** Begin PROVIDED DATA **
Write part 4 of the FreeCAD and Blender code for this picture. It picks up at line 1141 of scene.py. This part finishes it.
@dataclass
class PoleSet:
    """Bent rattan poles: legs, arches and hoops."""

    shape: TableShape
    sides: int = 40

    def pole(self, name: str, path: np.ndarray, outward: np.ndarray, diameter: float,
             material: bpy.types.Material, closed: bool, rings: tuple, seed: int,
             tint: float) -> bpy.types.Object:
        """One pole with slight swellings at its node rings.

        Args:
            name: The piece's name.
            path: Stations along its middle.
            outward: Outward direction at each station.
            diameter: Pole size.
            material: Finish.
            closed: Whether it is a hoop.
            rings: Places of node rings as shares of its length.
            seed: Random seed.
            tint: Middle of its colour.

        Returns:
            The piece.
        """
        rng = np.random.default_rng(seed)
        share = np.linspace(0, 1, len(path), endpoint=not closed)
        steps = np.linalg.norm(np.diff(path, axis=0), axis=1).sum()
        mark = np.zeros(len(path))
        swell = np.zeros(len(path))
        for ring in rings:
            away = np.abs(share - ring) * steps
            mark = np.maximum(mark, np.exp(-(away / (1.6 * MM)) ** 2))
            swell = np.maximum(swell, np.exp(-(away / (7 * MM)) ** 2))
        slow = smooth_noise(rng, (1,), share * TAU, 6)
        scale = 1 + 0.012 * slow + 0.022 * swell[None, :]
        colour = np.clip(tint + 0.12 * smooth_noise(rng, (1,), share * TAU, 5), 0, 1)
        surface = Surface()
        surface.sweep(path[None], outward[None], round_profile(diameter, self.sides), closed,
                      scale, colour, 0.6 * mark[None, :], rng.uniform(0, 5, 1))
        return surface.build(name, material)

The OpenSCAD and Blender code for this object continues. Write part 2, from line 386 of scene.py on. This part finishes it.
** End PROVIDED DATA **
**DO THIS:** Copy the material above, line for line.

**TASK RESULT:**
Write part 4 of the FreeCAD and Blender code for this picture. It picks up at line 1141 of scene.py. This part finishes it.
@dataclass
class PoleSet:
    """Bent rattan poles: legs, arches and hoops."""

    shape: TableShape
    sides: int = 40

    def pole(self, name: str, path: np.ndarray, outward: np.ndarray, diameter: float,
             material: bpy.types.Material, closed: bool, rings: tuple, seed: int,
             tint: float) -> bpy.types.Object:
        """One pole with slight swellings at its node rings.

        Args:
            name: The piece's name.
            path: Stations along its middle.
            outward: Outward direction at each station.
            diameter: Pole size.
            material: Finish.
            closed: Whether it is a hoop.
            rings: Places of node rings as shares of its length.
            seed: Random seed.
            tint: Middle of its colour.

        Returns:
            The piece.
        """
        rng = np.random.default_rng(seed)
        share = np.linspace(0, 1, len(path), endpoint=not closed)
        steps = np.linalg.norm(np.diff(path, axis=0), axis=1).sum()
        mark = np.zeros(len(path))
        swell = np.zeros(len(path))
        for ring in rings:
            away = np.abs(share - ring) * steps
            mark = np.maximum(mark, np.exp(-(away / (1.6 * MM)) ** 2))
            swell = np.maximum(swell, np.exp(-(away / (7 * MM)) ** 2))
        slow = smooth_noise(rng, (1,), share * TAU, 6)
        scale = 1 + 0.012 * slow + 0.022 * swell[None, :]
        colour = np.clip(tint + 0.12 * smooth_noise(rng, (1,), share * TAU, 5), 0, 1)
        surface = Surface()
        surface.sweep(path[None], outward[None], round_profile(diameter, self.sides), closed,
                      scale, colour, 0.6 * mark[None, :], rng.uniform(0, 5, 1))
        return surface.build(name, material)

The OpenSCAD and Blender code for this object continues. Write part 2, from line 386 of scene.py on. This part finishes it.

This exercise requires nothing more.